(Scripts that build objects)
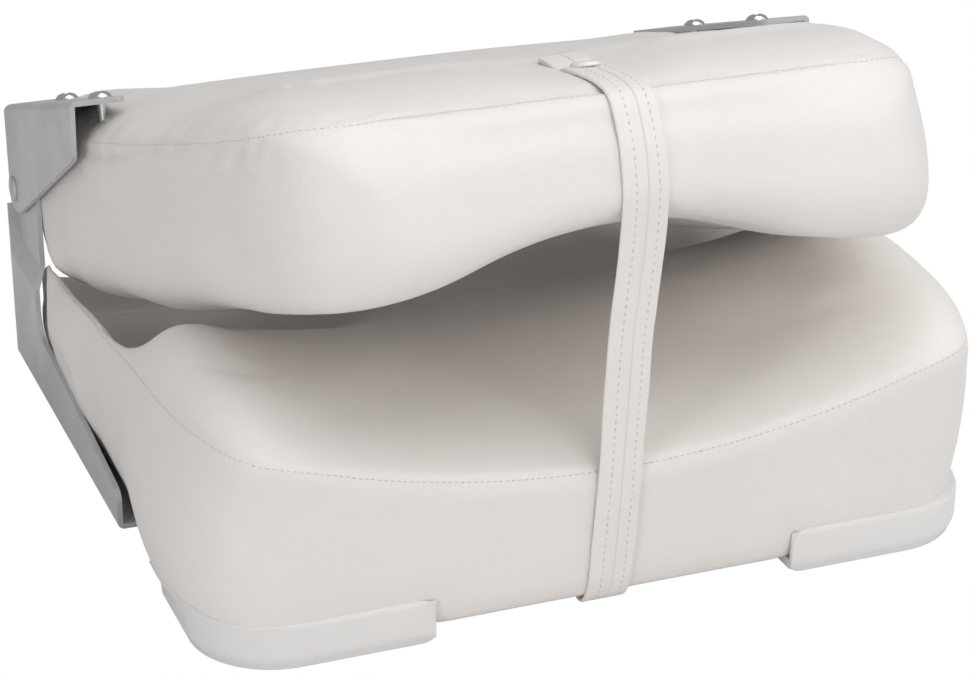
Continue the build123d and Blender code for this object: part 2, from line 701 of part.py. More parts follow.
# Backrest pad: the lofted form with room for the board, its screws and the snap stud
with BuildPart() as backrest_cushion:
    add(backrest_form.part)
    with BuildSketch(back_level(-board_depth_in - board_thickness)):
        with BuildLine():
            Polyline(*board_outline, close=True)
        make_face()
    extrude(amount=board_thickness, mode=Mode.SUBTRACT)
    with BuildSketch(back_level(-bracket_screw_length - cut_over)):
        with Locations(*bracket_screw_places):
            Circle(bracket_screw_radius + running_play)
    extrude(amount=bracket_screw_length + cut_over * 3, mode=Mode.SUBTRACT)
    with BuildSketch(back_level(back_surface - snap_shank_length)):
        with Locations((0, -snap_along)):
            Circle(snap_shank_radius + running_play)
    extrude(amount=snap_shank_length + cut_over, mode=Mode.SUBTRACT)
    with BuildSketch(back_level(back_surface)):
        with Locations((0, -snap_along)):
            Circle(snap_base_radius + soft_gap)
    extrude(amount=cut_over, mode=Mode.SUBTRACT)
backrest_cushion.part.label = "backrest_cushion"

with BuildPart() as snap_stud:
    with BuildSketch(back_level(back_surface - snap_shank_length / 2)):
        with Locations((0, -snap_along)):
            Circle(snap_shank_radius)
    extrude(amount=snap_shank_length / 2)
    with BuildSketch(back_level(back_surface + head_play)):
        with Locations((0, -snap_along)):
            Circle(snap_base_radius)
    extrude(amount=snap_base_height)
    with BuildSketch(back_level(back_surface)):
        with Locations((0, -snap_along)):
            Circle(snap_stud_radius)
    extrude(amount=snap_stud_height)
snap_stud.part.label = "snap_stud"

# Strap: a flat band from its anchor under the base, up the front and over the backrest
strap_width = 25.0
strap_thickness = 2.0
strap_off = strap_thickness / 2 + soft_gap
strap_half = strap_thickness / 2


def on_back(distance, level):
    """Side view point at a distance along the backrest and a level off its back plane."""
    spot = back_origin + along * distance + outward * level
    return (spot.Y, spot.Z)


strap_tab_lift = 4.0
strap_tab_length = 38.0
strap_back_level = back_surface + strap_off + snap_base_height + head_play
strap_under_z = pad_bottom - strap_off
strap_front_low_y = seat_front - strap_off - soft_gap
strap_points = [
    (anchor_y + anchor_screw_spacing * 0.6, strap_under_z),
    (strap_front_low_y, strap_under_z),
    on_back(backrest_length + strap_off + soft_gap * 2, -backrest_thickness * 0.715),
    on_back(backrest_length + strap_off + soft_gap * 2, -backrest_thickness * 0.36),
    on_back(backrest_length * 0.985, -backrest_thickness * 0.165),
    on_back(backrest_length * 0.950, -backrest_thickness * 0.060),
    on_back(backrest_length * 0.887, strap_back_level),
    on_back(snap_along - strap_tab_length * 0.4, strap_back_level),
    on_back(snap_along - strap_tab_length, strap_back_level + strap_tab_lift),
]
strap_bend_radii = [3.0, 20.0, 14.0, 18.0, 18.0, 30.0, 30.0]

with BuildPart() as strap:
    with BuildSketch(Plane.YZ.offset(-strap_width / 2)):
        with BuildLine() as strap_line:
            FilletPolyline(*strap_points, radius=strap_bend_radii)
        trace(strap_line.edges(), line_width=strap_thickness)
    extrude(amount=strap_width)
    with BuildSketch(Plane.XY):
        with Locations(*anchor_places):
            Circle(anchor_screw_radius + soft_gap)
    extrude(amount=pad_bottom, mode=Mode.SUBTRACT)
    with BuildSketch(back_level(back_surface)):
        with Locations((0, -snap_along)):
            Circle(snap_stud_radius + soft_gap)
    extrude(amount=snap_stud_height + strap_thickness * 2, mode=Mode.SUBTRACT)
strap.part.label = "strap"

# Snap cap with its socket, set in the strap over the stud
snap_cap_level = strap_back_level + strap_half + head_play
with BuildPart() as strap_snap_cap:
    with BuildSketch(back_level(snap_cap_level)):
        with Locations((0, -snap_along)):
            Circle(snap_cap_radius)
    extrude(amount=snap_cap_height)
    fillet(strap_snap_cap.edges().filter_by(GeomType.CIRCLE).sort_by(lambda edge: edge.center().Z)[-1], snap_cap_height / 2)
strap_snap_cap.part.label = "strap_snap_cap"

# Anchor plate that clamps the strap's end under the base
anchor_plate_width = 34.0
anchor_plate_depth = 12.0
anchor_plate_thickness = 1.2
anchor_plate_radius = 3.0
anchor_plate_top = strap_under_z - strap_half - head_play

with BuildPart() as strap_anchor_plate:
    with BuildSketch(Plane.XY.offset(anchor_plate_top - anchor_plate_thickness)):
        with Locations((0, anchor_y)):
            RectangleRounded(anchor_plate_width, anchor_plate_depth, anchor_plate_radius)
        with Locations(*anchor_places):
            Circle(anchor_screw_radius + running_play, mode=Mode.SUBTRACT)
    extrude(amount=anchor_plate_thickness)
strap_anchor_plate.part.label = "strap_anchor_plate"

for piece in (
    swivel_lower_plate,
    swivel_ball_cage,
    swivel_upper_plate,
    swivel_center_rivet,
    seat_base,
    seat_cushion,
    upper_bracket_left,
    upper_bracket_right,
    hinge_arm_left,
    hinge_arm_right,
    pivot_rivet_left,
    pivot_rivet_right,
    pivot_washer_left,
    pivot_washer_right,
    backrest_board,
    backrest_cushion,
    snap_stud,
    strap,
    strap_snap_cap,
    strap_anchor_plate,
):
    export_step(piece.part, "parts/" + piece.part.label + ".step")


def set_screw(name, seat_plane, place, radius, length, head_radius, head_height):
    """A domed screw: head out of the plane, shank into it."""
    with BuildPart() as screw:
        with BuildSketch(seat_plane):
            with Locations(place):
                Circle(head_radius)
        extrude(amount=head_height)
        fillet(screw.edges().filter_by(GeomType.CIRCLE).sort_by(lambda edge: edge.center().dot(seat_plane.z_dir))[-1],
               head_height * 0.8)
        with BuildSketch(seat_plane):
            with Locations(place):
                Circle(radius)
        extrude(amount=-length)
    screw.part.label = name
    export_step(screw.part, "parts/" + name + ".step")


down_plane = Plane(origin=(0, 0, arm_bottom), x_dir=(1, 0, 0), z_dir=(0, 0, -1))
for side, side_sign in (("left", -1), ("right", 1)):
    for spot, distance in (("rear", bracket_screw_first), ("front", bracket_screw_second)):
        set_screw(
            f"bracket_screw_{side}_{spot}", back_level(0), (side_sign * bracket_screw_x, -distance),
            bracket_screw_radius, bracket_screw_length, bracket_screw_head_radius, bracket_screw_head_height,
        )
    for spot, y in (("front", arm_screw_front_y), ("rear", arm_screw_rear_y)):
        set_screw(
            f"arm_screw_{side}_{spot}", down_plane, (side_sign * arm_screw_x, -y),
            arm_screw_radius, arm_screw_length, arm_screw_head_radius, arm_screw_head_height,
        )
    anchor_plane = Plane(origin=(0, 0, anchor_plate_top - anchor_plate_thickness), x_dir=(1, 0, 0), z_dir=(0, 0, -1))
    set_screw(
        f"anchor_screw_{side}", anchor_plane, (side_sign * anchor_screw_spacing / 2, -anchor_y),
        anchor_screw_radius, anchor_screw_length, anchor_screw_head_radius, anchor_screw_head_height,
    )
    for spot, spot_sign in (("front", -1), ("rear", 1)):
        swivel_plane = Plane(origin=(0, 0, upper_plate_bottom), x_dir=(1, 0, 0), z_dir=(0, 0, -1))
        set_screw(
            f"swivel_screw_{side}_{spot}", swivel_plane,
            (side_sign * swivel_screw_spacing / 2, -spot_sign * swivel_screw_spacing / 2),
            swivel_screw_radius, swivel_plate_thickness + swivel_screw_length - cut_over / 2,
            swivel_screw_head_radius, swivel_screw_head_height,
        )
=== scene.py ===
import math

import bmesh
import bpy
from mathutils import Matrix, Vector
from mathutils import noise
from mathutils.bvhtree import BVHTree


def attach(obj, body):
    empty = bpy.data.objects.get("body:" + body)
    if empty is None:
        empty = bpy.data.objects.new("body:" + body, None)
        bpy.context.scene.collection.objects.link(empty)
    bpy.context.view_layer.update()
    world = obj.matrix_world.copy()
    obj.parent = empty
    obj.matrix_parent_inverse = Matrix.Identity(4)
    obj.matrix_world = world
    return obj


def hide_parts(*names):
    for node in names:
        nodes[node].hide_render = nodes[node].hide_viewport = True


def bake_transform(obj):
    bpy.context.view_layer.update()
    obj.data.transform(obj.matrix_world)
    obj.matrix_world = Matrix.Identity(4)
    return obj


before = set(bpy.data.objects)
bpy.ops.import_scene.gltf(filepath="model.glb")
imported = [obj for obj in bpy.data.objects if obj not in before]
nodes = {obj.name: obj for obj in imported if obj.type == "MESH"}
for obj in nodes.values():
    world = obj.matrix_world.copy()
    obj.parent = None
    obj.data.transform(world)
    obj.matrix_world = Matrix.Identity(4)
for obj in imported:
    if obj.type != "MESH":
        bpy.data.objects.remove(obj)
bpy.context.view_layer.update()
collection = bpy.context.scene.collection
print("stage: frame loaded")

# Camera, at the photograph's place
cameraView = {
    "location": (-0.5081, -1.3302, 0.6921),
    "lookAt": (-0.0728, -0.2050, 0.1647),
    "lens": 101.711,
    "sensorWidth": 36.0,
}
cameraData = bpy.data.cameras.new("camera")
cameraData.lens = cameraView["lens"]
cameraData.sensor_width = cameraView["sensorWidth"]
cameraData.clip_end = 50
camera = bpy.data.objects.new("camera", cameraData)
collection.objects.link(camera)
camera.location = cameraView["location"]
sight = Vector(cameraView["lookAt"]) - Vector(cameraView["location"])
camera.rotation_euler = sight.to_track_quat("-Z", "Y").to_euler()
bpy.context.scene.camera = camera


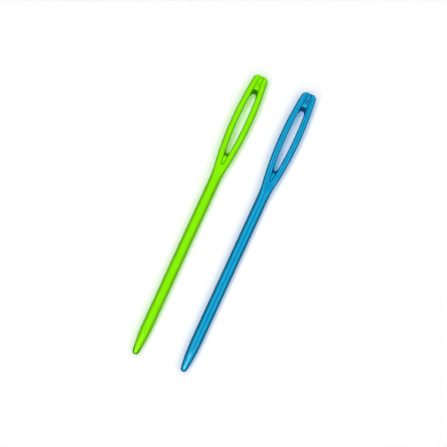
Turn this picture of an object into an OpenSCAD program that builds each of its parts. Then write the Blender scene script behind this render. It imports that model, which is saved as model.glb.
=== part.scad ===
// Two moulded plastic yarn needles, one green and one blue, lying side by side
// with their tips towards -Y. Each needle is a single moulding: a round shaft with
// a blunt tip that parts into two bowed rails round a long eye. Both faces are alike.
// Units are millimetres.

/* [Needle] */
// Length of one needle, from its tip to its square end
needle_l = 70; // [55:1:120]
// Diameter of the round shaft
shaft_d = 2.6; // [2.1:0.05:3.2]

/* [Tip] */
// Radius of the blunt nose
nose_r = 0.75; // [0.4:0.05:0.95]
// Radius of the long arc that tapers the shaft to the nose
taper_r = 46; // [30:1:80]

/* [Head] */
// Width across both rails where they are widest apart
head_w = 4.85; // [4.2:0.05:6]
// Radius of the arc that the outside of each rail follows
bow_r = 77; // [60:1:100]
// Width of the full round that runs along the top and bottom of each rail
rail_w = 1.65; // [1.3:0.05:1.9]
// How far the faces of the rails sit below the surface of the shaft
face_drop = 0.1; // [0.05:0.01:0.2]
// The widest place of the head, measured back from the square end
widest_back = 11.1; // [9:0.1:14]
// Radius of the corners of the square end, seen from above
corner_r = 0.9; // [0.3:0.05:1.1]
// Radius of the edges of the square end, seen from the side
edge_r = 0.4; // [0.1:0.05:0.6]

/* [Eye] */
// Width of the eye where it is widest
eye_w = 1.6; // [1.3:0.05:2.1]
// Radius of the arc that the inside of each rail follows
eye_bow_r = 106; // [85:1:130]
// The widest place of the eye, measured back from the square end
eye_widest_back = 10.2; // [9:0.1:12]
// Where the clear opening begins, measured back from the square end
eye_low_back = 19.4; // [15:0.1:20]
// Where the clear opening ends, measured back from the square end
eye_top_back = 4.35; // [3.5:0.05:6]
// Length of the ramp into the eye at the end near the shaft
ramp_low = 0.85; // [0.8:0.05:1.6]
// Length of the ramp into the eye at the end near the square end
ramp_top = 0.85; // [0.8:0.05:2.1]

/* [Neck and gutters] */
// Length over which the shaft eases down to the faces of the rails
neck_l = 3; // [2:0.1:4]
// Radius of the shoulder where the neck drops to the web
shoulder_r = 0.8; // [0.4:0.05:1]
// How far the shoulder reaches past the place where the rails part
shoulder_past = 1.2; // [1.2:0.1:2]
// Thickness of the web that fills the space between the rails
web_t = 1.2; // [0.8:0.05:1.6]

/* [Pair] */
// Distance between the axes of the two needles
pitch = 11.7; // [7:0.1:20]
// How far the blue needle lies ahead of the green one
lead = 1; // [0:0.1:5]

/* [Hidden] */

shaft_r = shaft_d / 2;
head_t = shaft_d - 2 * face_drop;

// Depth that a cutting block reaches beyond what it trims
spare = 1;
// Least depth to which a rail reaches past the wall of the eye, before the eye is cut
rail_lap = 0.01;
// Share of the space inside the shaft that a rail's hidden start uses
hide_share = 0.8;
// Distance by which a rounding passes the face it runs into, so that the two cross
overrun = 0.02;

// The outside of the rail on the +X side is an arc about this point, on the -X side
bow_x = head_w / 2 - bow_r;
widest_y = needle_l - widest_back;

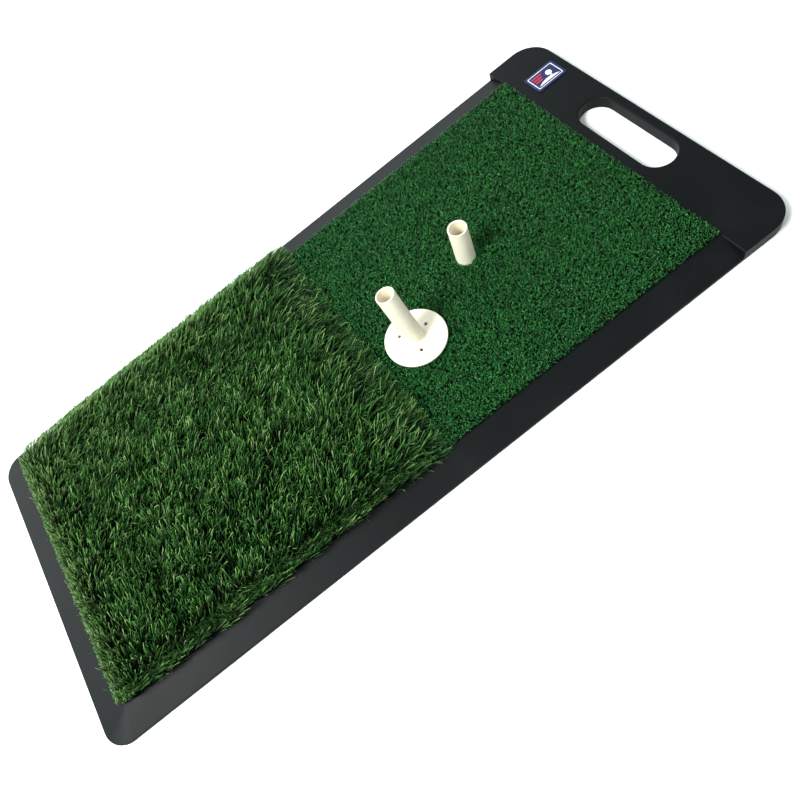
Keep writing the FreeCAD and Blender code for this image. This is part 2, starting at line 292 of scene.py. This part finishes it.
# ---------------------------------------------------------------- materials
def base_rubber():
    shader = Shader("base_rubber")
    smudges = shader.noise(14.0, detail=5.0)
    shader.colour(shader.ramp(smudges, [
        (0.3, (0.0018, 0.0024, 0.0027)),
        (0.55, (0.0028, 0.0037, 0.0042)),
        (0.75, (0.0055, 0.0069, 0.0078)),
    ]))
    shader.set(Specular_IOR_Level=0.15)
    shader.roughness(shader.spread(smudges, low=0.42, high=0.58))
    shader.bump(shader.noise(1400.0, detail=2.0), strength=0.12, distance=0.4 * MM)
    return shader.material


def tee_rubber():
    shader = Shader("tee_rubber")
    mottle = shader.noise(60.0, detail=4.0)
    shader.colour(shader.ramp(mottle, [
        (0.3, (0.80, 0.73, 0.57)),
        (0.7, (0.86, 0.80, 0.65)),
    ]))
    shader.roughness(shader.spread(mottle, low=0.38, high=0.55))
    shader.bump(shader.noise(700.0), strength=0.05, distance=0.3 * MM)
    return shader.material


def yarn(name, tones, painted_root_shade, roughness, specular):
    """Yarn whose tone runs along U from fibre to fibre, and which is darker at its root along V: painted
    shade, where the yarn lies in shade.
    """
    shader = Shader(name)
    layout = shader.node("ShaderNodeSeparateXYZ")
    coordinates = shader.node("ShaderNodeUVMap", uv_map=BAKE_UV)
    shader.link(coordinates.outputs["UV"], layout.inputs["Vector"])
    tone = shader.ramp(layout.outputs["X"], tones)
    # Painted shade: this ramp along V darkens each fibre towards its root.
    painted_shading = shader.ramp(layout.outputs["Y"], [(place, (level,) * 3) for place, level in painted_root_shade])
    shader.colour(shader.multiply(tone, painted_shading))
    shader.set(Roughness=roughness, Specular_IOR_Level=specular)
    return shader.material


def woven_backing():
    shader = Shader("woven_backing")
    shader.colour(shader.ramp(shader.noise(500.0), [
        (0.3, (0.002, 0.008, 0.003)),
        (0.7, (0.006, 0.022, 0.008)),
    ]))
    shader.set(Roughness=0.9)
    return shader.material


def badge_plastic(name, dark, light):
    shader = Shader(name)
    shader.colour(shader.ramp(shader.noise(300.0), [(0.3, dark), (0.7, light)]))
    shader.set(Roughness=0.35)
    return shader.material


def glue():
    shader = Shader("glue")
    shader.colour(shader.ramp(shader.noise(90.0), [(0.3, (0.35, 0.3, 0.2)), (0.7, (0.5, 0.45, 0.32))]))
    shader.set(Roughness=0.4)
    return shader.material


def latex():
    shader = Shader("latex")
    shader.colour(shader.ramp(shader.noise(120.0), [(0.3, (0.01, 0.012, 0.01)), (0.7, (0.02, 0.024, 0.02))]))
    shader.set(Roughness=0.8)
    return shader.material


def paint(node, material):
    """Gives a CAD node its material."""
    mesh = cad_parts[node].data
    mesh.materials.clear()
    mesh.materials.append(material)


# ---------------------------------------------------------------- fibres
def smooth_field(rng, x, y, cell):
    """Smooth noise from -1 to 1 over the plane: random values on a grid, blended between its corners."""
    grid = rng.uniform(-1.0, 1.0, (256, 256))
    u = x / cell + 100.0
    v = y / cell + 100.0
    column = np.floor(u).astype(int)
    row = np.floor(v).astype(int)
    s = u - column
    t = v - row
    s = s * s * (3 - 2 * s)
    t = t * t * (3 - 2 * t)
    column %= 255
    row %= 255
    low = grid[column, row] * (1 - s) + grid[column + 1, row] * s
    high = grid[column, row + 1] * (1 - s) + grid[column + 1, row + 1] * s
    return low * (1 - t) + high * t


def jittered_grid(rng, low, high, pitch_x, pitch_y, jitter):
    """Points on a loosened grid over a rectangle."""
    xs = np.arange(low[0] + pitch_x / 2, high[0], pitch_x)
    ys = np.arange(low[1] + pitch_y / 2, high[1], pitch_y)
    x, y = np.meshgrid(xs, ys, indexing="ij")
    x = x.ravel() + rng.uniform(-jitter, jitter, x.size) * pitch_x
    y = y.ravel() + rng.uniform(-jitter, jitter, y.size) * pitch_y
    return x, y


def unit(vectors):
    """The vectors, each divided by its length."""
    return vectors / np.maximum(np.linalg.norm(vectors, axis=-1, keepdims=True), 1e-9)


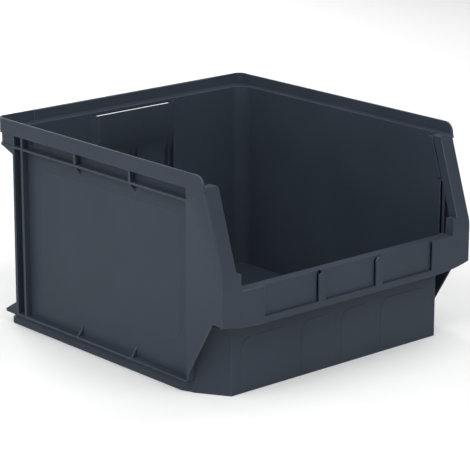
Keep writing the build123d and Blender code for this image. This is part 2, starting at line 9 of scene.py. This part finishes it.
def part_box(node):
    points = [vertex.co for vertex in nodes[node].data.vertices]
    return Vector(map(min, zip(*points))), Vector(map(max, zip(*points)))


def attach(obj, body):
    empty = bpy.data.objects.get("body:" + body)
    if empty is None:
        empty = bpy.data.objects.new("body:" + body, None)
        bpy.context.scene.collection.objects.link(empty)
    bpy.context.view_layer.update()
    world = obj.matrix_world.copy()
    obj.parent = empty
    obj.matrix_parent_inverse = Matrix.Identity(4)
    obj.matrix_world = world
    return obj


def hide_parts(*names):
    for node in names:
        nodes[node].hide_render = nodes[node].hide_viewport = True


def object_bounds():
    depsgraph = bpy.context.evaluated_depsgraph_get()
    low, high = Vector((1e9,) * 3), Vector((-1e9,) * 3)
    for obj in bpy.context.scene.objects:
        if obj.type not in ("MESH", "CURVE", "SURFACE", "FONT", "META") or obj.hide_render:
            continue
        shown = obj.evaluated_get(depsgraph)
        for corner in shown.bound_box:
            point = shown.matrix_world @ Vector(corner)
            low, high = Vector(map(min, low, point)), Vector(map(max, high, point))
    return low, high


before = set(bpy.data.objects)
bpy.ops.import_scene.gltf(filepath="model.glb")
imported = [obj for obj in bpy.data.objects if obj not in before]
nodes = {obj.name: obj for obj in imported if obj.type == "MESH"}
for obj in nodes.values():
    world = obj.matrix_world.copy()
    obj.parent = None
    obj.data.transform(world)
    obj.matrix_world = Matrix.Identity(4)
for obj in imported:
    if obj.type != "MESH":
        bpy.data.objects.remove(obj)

Given exercise:
Working from the data above, extract solely the lines from the one containing "anchor_plane = Plane(origin=(0, 0, anchor_plate_top" through the one containing "obj.data.transform(obj.matrix_world)", exactly as they appear, both included.

Completed exercise:
    anchor_plane = Plane(origin=(0, 0, anchor_plate_top - anchor_plate_thickness), x_dir=(1, 0, 0), z_dir=(0, 0, -1))
    set_screw(
        f"anchor_screw_{side}", anchor_plane, (side_sign * anchor_screw_spacing / 2, -anchor_y),
        anchor_screw_radius, anchor_screw_length, anchor_screw_head_radius, anchor_screw_head_height,
    )
    for spot, spot_sign in (("front", -1), ("rear", 1)):
        swivel_plane = Plane(origin=(0, 0, upper_plate_bottom), x_dir=(1, 0, 0), z_dir=(0, 0, -1))
        set_screw(
            f"swivel_screw_{side}_{spot}", swivel_plane,
            (side_sign * swivel_screw_spacing / 2, -spot_sign * swivel_screw_spacing / 2),
            swivel_screw_radius, swivel_plate_thickness + swivel_screw_length - cut_over / 2,
            swivel_screw_head_radius, swivel_screw_head_height,
        )
=== scene.py ===
import math

import bmesh
import bpy
from mathutils import Matrix, Vector
from mathutils import noise
from mathutils.bvhtree import BVHTree


def attach(obj, body):
    empty = bpy.data.objects.get("body:" + body)
    if empty is None:
        empty = bpy.data.objects.new("body:" + body, None)
        bpy.context.scene.collection.objects.link(empty)
    bpy.context.view_layer.update()
    world = obj.matrix_world.copy()
    obj.parent = empty
    obj.matrix_parent_inverse = Matrix.Identity(4)
    obj.matrix_world = world
    return obj


def hide_parts(*names):
    for node in names:
        nodes[node].hide_render = nodes[node].hide_viewport = True


def bake_transform(obj):
    bpy.context.view_layer.update()
    obj.data.transform(obj.matrix_world)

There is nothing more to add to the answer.